--- Begin RECORD LIST ---

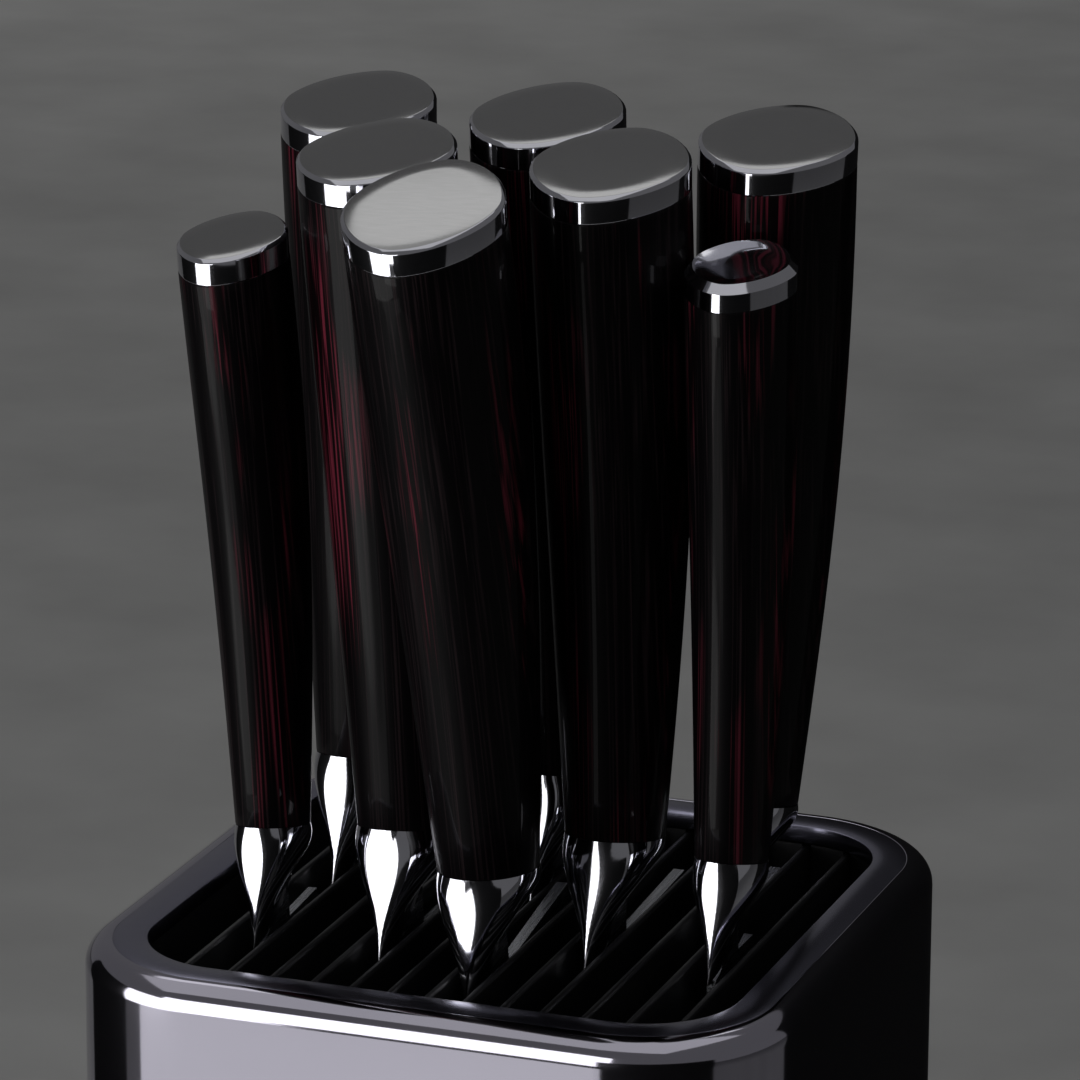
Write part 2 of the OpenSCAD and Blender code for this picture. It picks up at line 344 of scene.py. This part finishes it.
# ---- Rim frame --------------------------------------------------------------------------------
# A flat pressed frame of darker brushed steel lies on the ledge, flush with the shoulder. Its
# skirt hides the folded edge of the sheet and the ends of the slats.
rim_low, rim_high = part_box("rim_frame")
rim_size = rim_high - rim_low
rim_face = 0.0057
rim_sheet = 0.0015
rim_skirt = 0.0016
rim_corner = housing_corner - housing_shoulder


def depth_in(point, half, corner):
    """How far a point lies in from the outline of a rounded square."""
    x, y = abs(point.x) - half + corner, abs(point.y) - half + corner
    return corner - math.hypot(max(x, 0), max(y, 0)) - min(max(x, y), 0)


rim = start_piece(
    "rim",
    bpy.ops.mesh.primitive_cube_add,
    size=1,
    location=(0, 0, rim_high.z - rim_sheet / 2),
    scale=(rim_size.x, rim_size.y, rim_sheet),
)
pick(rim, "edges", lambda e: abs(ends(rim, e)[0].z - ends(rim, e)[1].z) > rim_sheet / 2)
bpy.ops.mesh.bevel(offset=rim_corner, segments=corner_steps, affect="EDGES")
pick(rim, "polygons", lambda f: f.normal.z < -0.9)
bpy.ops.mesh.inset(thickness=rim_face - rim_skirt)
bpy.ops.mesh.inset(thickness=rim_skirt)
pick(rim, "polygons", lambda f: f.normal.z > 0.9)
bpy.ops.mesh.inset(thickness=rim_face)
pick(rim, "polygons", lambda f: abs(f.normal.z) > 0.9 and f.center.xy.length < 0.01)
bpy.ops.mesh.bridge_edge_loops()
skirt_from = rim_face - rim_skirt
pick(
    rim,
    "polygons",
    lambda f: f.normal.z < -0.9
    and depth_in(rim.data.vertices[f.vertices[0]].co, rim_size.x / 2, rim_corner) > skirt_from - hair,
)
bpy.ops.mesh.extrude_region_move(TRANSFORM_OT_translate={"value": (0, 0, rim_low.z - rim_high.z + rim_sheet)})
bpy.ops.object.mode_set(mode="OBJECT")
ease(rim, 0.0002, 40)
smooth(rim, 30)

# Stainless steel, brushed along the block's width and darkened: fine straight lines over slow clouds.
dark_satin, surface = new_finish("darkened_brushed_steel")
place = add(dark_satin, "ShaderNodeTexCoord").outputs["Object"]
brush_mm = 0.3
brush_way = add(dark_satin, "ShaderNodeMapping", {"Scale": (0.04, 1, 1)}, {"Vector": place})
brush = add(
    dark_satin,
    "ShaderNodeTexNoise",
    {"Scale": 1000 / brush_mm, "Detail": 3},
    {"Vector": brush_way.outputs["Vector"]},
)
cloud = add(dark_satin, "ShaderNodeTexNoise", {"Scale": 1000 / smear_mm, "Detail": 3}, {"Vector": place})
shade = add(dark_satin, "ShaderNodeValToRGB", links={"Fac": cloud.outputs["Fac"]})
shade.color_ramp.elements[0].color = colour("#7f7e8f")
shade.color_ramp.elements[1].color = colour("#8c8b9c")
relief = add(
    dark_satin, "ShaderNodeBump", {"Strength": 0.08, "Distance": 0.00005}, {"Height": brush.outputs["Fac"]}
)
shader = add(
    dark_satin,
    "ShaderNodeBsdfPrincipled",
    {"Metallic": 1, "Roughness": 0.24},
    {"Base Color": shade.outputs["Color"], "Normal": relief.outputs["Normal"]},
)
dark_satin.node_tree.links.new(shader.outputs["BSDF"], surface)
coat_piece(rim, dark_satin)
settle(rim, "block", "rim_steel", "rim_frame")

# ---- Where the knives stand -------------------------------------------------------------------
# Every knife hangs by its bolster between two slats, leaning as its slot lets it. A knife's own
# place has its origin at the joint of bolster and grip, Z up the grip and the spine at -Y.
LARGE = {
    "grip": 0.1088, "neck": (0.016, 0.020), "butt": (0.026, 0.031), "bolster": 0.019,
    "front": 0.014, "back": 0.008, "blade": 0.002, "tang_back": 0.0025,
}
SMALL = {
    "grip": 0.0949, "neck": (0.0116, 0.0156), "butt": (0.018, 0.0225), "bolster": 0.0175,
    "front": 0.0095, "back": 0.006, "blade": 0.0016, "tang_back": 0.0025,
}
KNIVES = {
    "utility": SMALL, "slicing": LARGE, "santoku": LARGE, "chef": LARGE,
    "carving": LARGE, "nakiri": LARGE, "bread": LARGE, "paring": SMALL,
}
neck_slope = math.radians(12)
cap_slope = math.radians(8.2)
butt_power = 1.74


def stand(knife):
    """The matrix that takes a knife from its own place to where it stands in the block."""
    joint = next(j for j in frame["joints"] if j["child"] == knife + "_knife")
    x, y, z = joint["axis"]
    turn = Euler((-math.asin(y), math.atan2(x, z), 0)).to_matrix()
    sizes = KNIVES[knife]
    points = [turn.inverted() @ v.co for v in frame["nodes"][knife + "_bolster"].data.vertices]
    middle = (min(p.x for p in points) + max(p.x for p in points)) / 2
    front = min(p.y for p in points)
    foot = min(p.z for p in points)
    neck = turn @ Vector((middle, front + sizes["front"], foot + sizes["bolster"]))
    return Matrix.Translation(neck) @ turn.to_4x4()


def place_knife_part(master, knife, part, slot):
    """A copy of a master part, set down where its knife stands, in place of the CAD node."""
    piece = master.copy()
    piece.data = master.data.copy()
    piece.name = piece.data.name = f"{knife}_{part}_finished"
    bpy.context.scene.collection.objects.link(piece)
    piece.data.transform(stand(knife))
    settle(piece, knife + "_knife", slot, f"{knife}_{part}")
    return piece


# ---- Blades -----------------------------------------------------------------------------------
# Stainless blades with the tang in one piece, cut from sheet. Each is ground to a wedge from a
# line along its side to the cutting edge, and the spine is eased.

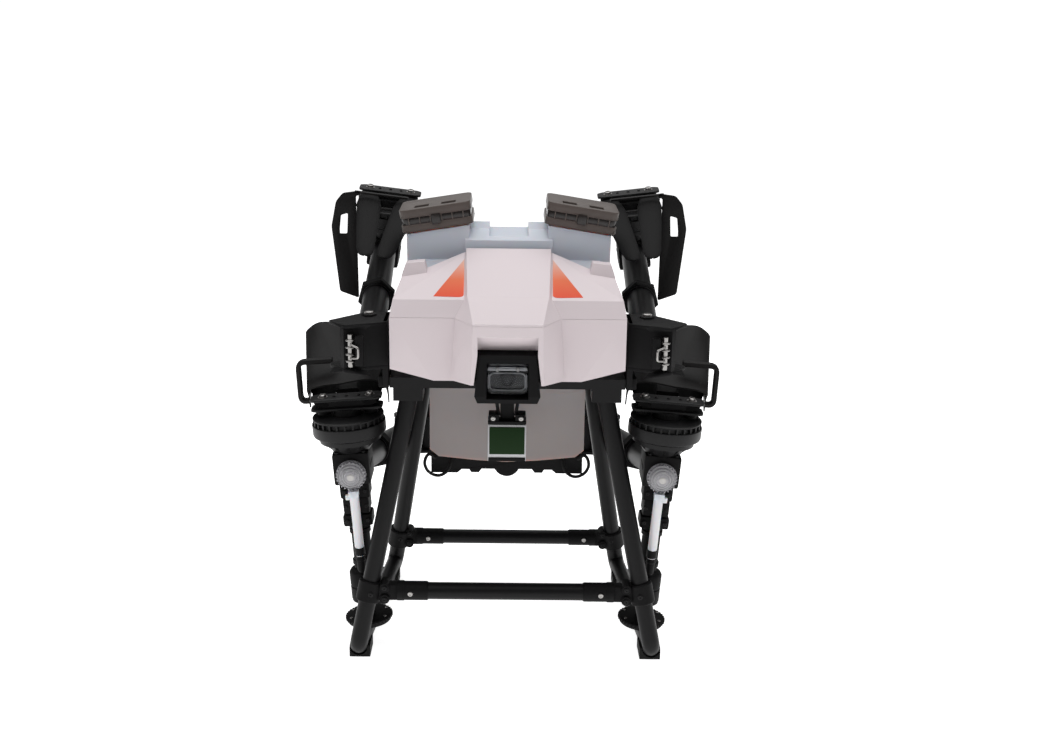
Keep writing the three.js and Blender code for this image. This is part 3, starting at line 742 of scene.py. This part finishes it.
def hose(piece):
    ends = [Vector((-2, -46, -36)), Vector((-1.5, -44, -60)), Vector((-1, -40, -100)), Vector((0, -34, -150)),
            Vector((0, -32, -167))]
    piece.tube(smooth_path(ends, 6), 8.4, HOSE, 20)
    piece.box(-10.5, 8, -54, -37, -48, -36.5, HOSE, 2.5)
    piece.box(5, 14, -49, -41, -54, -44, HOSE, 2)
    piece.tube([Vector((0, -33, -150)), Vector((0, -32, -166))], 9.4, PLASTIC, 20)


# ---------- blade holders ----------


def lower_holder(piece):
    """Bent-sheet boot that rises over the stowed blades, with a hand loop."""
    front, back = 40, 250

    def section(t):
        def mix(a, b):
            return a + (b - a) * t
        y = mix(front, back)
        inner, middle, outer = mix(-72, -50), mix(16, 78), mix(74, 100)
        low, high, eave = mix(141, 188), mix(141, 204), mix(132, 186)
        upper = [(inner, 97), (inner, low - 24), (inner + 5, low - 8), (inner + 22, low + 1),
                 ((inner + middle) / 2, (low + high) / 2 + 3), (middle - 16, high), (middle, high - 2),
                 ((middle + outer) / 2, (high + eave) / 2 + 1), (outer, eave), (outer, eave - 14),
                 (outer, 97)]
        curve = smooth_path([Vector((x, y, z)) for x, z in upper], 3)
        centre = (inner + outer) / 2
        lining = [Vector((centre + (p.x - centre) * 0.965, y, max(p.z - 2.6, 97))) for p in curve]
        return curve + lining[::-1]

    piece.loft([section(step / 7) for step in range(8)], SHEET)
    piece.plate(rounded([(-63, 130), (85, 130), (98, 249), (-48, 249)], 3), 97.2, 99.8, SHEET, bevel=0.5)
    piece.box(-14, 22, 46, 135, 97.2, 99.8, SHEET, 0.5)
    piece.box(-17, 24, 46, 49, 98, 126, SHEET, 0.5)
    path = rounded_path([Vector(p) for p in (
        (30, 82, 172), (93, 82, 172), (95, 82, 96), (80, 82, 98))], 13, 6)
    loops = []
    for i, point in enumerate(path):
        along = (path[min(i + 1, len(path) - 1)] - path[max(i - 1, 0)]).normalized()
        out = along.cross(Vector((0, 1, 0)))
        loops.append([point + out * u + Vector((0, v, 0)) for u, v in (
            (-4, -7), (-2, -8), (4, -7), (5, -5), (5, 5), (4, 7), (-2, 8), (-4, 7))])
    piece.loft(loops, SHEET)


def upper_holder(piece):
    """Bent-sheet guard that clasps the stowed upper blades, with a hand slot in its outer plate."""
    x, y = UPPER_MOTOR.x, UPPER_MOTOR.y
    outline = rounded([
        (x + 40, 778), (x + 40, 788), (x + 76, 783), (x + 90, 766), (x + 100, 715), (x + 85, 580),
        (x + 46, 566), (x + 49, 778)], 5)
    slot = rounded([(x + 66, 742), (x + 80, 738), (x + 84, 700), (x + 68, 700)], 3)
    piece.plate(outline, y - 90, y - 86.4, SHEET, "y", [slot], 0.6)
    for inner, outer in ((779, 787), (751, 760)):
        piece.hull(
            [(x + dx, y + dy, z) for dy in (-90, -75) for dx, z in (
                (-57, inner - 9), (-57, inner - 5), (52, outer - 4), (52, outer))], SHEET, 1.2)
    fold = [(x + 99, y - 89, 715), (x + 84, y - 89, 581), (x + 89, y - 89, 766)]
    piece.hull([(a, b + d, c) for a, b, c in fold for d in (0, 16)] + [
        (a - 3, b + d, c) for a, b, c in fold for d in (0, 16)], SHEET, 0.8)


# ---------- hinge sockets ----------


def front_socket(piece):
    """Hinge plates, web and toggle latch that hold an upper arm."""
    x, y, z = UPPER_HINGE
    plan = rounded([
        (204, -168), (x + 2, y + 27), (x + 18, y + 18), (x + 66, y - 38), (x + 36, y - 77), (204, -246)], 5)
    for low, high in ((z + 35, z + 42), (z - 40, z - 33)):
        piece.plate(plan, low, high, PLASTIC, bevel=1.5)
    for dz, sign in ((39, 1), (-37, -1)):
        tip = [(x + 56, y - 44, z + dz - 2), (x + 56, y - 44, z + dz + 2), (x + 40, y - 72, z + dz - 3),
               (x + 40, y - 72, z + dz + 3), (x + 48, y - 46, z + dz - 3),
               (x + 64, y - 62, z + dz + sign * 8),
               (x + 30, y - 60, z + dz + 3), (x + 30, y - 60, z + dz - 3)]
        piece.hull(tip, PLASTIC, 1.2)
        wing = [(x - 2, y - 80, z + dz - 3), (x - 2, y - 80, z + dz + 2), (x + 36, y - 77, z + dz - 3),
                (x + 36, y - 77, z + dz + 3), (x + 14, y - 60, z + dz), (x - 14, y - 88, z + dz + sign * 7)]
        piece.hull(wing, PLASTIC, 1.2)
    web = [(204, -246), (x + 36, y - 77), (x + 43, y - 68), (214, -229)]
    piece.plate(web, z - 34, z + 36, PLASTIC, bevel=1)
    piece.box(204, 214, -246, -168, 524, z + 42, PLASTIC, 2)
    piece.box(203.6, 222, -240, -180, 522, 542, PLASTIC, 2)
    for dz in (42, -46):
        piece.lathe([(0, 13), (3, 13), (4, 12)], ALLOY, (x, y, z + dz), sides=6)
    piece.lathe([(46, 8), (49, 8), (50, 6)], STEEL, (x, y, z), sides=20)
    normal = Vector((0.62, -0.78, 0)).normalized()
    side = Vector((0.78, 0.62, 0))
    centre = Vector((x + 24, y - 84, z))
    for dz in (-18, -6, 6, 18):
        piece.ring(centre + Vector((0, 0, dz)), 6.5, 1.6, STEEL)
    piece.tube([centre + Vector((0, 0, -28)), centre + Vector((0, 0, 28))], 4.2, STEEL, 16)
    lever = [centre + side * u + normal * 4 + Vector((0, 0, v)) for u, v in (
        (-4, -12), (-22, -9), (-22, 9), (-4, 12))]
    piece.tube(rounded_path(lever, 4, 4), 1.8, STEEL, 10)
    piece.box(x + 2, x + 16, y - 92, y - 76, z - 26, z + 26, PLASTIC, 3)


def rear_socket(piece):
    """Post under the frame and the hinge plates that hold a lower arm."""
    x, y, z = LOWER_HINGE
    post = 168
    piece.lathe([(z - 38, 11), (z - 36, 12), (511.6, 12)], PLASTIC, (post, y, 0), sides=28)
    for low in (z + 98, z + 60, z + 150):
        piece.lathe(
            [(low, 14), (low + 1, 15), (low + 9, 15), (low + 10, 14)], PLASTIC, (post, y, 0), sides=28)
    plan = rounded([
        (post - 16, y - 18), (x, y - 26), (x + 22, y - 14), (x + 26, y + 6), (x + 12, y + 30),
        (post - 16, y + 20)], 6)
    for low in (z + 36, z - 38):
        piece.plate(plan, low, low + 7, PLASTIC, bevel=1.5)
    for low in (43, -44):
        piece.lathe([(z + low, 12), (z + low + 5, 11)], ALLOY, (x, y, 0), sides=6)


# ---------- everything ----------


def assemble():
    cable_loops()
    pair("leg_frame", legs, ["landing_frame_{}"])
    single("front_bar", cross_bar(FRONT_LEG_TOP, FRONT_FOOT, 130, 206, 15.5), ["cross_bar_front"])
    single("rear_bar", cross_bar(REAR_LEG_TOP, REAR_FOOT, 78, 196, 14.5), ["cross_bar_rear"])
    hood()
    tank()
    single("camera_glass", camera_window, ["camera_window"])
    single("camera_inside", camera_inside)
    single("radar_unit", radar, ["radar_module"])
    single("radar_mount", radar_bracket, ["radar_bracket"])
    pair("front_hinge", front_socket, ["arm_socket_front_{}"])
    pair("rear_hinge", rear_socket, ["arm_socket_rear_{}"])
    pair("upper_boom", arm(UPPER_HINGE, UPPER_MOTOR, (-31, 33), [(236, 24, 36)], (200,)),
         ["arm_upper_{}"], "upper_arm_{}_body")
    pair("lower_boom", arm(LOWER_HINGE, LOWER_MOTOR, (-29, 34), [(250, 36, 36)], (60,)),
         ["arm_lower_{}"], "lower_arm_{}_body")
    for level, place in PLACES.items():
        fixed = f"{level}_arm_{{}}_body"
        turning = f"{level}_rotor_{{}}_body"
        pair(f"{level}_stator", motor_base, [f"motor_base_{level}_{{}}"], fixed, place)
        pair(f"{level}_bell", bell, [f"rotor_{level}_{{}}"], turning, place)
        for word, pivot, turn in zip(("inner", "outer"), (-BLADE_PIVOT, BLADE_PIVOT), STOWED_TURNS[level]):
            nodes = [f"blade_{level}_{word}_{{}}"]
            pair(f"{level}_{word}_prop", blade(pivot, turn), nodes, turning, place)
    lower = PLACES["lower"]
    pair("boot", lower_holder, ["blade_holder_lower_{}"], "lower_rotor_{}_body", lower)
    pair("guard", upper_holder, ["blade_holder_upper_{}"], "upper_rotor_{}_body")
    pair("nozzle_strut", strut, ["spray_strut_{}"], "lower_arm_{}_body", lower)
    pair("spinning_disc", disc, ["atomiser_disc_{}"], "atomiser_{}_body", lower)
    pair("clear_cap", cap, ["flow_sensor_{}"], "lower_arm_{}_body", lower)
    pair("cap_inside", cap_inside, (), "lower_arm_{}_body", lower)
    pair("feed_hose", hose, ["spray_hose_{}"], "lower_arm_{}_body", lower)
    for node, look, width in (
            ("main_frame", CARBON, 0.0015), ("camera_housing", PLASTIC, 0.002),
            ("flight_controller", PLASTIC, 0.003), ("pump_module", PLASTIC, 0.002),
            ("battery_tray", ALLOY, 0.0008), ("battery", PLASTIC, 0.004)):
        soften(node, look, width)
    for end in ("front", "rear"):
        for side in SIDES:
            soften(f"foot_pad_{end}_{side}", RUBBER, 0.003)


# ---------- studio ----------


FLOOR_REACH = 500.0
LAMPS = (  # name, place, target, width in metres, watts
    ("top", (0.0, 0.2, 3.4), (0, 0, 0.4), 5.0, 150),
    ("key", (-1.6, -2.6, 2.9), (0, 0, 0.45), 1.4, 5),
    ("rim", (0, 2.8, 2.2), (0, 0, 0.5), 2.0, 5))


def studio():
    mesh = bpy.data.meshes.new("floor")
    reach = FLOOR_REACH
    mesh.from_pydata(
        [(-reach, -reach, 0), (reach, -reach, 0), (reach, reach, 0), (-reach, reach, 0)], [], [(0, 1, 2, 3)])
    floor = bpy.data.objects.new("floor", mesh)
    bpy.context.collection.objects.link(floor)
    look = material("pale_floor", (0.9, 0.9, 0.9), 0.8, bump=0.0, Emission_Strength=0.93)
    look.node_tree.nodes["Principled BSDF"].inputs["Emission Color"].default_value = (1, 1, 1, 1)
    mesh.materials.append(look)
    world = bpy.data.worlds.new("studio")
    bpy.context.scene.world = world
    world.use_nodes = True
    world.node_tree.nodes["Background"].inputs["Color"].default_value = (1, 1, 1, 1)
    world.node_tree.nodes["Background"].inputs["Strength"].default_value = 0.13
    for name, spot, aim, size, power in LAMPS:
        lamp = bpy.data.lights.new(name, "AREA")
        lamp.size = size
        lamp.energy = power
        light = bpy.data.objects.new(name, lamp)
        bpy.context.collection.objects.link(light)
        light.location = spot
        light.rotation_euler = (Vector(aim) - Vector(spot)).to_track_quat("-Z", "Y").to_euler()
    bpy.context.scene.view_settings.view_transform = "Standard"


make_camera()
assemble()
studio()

--- End RECORD LIST ---

> _BRIEF_: Reproduce exactly, please, only the lines from the start of the data above to the line that contains "return corner - math.hypot(max(x, 0), max(y, 0))", with both ends kept.

> _COMPLETED TASK_:
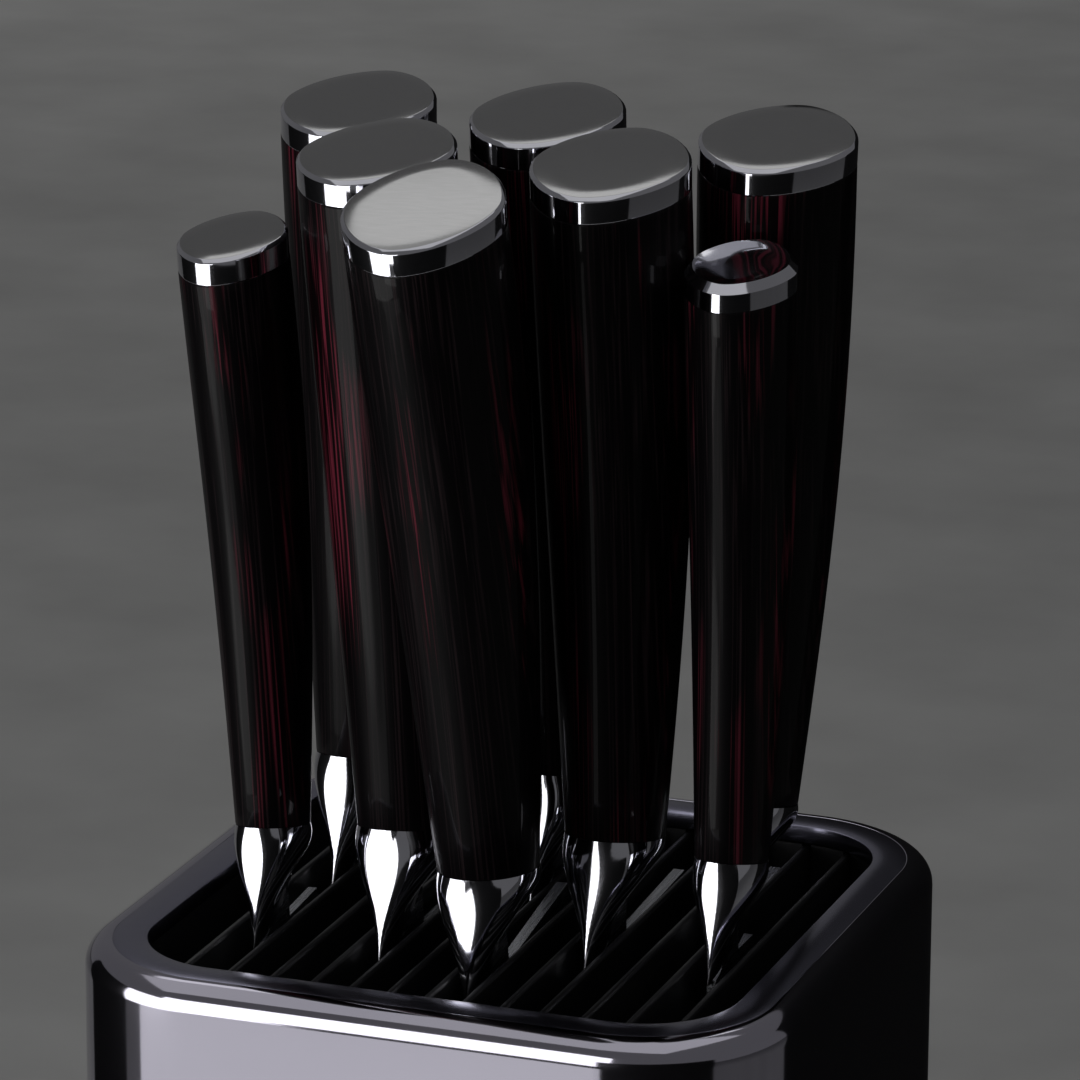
Write part 2 of the OpenSCAD and Blender code for this picture. It picks up at line 344 of scene.py. This part finishes it.
# ---- Rim frame --------------------------------------------------------------------------------
# A flat pressed frame of darker brushed steel lies on the ledge, flush with the shoulder. Its
# skirt hides the folded edge of the sheet and the ends of the slats.
rim_low, rim_high = part_box("rim_frame")
rim_size = rim_high - rim_low
rim_face = 0.0057
rim_sheet = 0.0015
rim_skirt = 0.0016
rim_corner = housing_corner - housing_shoulder


def depth_in(point, half, corner):
    """How far a point lies in from the outline of a rounded square."""
    x, y = abs(point.x) - half + corner, abs(point.y) - half + corner
    return corner - math.hypot(max(x, 0), max(y, 0)) - min(max(x, y), 0)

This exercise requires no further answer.